In dem Abschnitt „Werk“ sucht der Autor Beethoven musikhistorisch zu verorten, doch da die Querverbindungen zu Cherubini, Clementi, Pleyel oder Hummel zu kurz kommen, treten hier Schwächen des Buchs zu Tage. Wie will man das Schaffen eines Komponisten einschätzen, wenn man das Umfeld fast konsequent ausblendet? Hier hätte Korff eine weniger wertende, stärker faktenverbundene Sichtweise gut angestanden. Leider verfällt er in Vokabular, das in Zeiten historisch informierter Aufführungspraxis nicht mehr opportun sein kann. Auch erkundet Korff keineswegs die Randbereiche von Beethovens Schaffen, erwähnt die Ouvertüren von Schauspielmusiken oder dem Ballett Die Geschöpfe des Prometheus, aber nicht diese Kompositionen selbst (ein dem Band fehlendes Werkverzeichnis macht die Situation nicht besser). Fraglos spielen hier auch Platzgründe eine Rolle, doch wäre es sicher möglich gewesen, auch auf dem knappen Raum von gut 40 Seiten unter Weglassung von Wertungen eine angemessenere Würdigung von Beethovens Schaffen vorzulegen.

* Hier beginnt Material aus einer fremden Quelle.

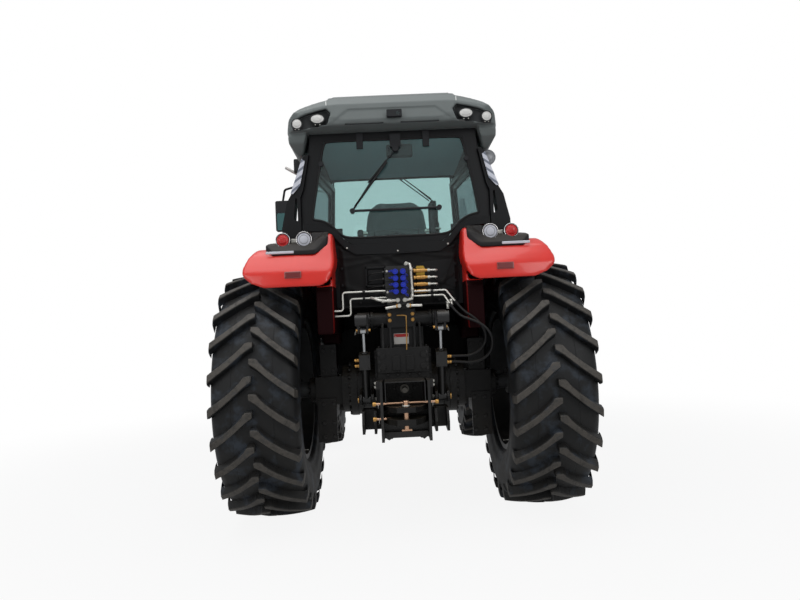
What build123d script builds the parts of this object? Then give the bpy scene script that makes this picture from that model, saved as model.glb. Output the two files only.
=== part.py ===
from build123d import *
import os
from math import cos, hypot, radians, sin, tan

# Farm tractor, four-wheel drive, with a closed cab.
# Millimetres. +X is the tractor's right side, +Y its front, +Z up, and the floor is z = 0.
# Everything below is laid out from the rear axle (y = 0). LENGTH_SHIFT then moves the whole
# machine so that its origin is the middle of its footprint.

# ---------------------------------------------------------------- driving dimensions
REAR_R, REAR_W, REAR_X = 900, 560, 972        # rear tyre: radius, width, its middle's distance from x = 0
FRONT_R, FRONT_W, FRONT_X = 700, 425, 930     # front tyre
REAR_BEAD_R, FRONT_BEAD_R = 486, 357          # 38 inch and 28 inch rims
REAR_RIM_HALF, FRONT_RIM_HALF = 226, 165      # half the width over the rim flanges
WHEELBASE = 2850
FRONT_END = 3950                              # front face of the weights
LENGTH_SHIFT = -(FRONT_END - REAR_R) / 2

FENDER_R = 985                                # inside radius of the fender arch, about the rear axle
FENDER_SKIN = 25
FENDER_IN = 455                               # fender's inner wall
CAB_TOP = 2760                                # underside of the roof
SCREEN_TOP, RING_TOP = 2850, 2868             # windscreen and front ring, up inside the roof's peak
CAB_WAIST = 1950
CAB_SILL = 1250
CAB_UNDERSIDE = CAB_SILL - 40
CAB_REAR_Y, CAB_B_Y, CAB_FRONT_Y = -335, 420, 1360
ROOF_TOP = 3100
LAMP_BED_Y = -462                             # floor of the roof's lamp recesses
HOOD_HALF_W = 322
HOOD_REAR_Y, HOOD_NOSE_Y = 1530, 3560
HOOD_HINGE = (1545, 1825)                     # y, z of the hood's hinge line

KINGPIN_X, KINGPIN_R = 700, 24
SPINDLE_R = 40                                # stub that carries the front hub
BAR_AXLE_R = 57                               # rear axle shaft
ARM_BACK = 240                                # steering arm's ball joint, behind the kingpin
TIE_Z = 735

ROCK_Y, ROCK_Z, ROCK_R = -400, 1400, 38       # rock shaft of the three-point lift
LIFT_X = 265                                  # lift arm and lift cylinder, from the middle
ROD_PIN = (-535, 1335)                        # y, z of the pin that joins cylinder rod and arm
BARREL_PIN = (-400, 850)                      # y, z of the cylinder's lower pin
LIFT_TIP_Y = -790                             # lift arm's eye, level with the rock shaft
LINK_BORE_R, LIFT_EYE_R = 14.3, 14.5          # bores for the lower link pins and the lift rod pins
PTO_Z, PTO_R, PTO_JOURNAL_R = 925, 17.5, 22
DOOR_HINGE_Y, DOOR_HINGE_LEAN = 455, 0.1205   # door's hinge line: its y, and its lean in per height
PLAY = 0.05                                   # radial running clearance of a turning shaft


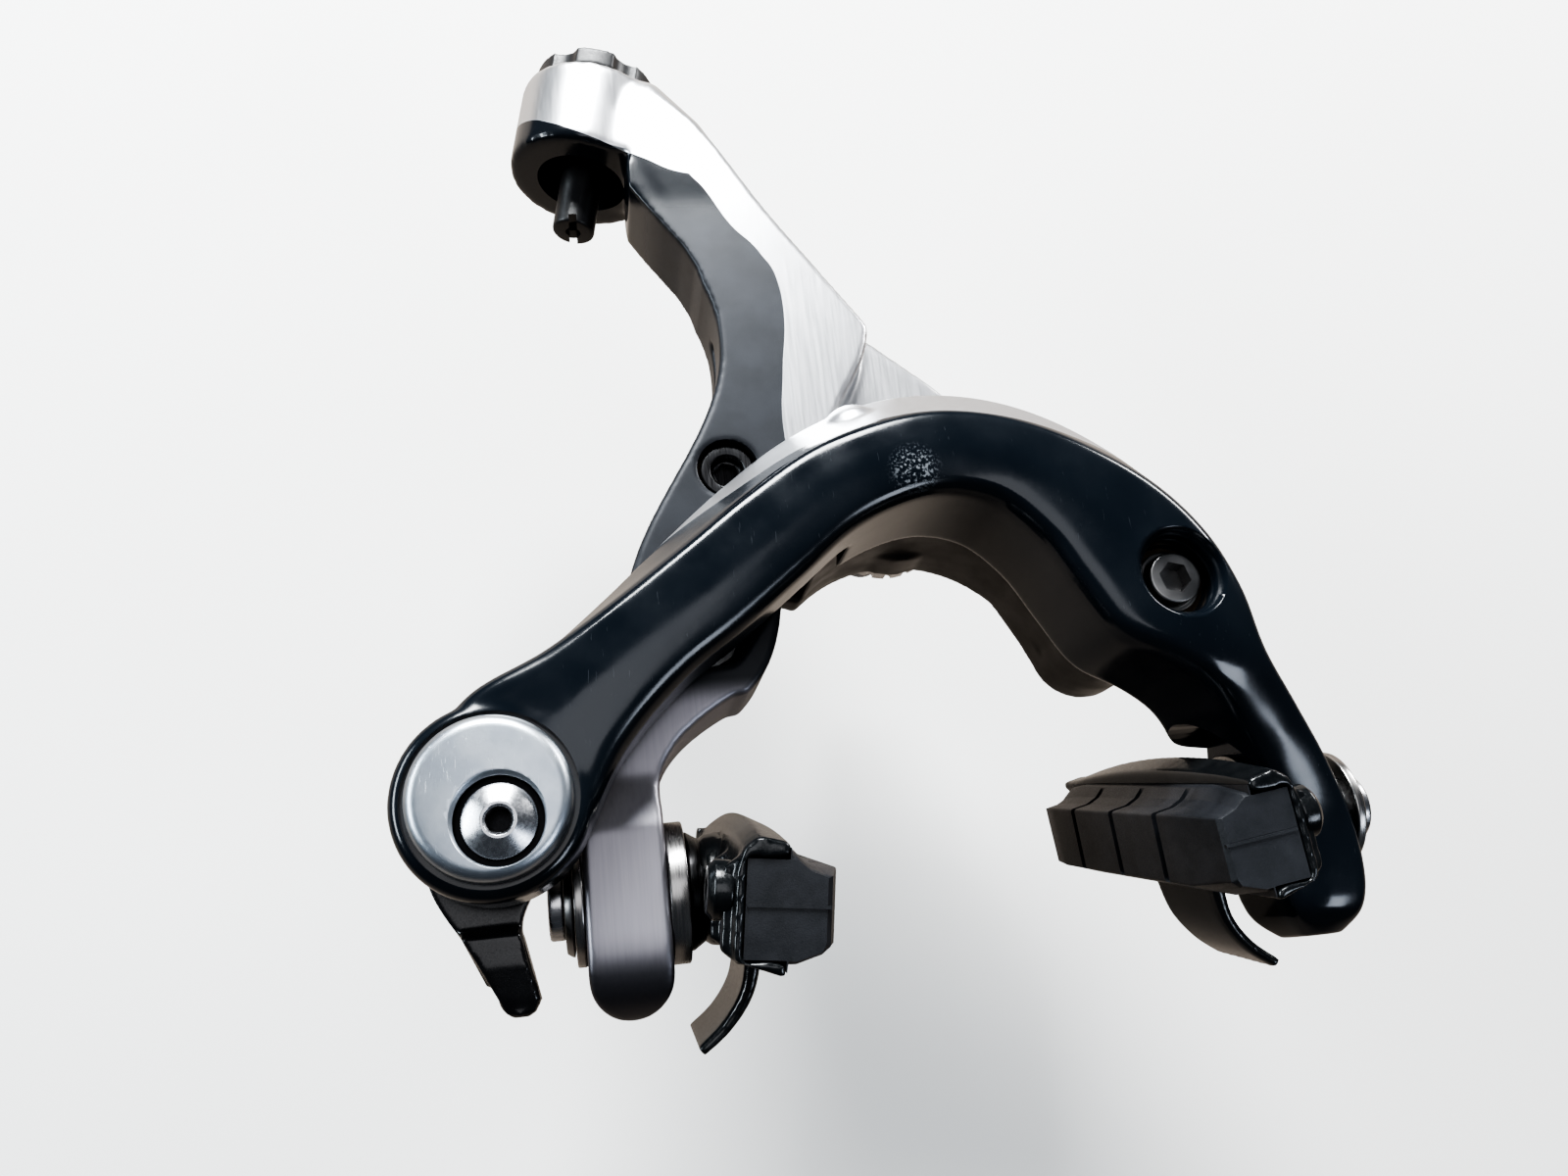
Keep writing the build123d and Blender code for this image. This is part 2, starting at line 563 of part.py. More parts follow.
# ---- barrel adjuster -----------------------------------------------------
def make_adjuster():
    flange_t = 1.0
    thread_r = 3.45
    tip_r, tip_low, tip_top = 2.5, -7.0, 4.4
    barrel_top = KNOB_BASE + KNOB_T
    with BuildPart() as insert:
        with BuildSketch(ring_level(HOUSING_SEAT - flange_t)):
            Circle(5.1)
        extrude(amount=flange_t - 0.02)
        with BuildSketch(ring_level(HOUSING_SEAT - flange_t)):
            Circle(4.18)
        extrude(amount=RING_H - HOUSING_SEAT + flange_t)
        with BuildSketch(ring_level(HOUSING_SEAT - flange_t)):
            Circle(thread_r + FIT)
        extrude(amount=RING_H, mode=Mode.SUBTRACT)
    save(insert.part, "adjuster_insert")
    with BuildPart() as barrel:
        with BuildSketch(ring_level(tip_low)):
            Circle(tip_r)
        extrude(amount=tip_top - tip_low)
        with BuildSketch(ring_level(tip_top)):
            Circle(thread_r)
        extrude(amount=barrel_top - tip_top)
        with BuildSketch(ring_level(barrel_top)):
            Circle(HOUSING_R)
        extrude(amount=-HOUSING_DEPTH, mode=Mode.SUBTRACT)
        with BuildSketch(ring_level(tip_low)):
            Circle(CABLE_R)
        extrude(amount=barrel_top - tip_low, mode=Mode.SUBTRACT)
    save(barrel.part, "adjuster_barrel")
    lobes = 6
    with BuildPart() as knob:
        with BuildSketch(ring_level(KNOB_BASE)):
            Circle(7.4)
            with PolarLocations(9.0, lobes):
                Circle(2.4, mode=Mode.SUBTRACT)
            Circle(thread_r + FIT, mode=Mode.SUBTRACT)
        extrude(amount=KNOB_T)
        with BuildSketch(ring_level(KNOB_BASE)):
            Circle(5.35)
            Circle(4.35, mode=Mode.SUBTRACT)
        extrude(amount=0.6, mode=Mode.SUBTRACT)
    save(knob.part, "adjuster_knob")
    seal = ring_level(KNOB_BASE + 0.1)
    with BuildPart() as o_ring:
        with BuildSketch(Plane(origin=seal.origin, x_dir=seal.x_dir, z_dir=(0, 1, 0))):
            with Locations((4.85, 0)):
                Circle(0.44)
        revolve(axis=Axis(seal.origin, seal.z_dir), revolution_arc=360)
    save(o_ring.part, "adjuster_o_ring")


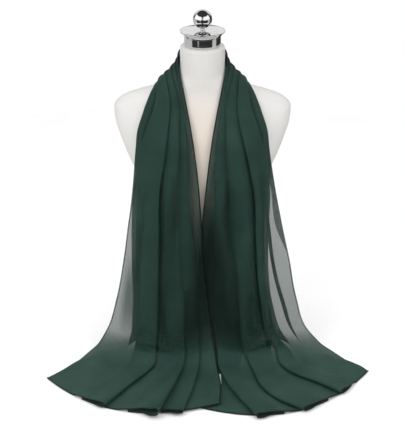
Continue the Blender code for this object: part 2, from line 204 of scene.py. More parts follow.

So schwierig es ist, Beethovens Schaffen in aller Knappheit vorzustellen, umso schwieriger ist es, die gesamte Beethoven-Rezeption auf 20 Seiten zusammenzufassen. Beethoven ist ein international zu bedeutender Komponist, und so wirft Korff lediglich Schlaglichter auf ausgewählte Bereiche. Hierdurch wird dieser Abschnitt aber auch ein wenig beliebig – jedem Leser mögen eigene wichtige Bereiche fehlen. Es fällt auf, dass die kompositorische Rezeption Beethovens ebenso wie die internationale Beethoven-Rezeption vollständig ausgespart bleiben, während sich in dem Bereich der „kommerziellen“ Beethoven-Rezeption durch Bild-, Tonträger, Literatur und Merchandising teilweise wieder unangemessene Wertungen finden, die nicht in einen Führer zu dem Komponisten gehören.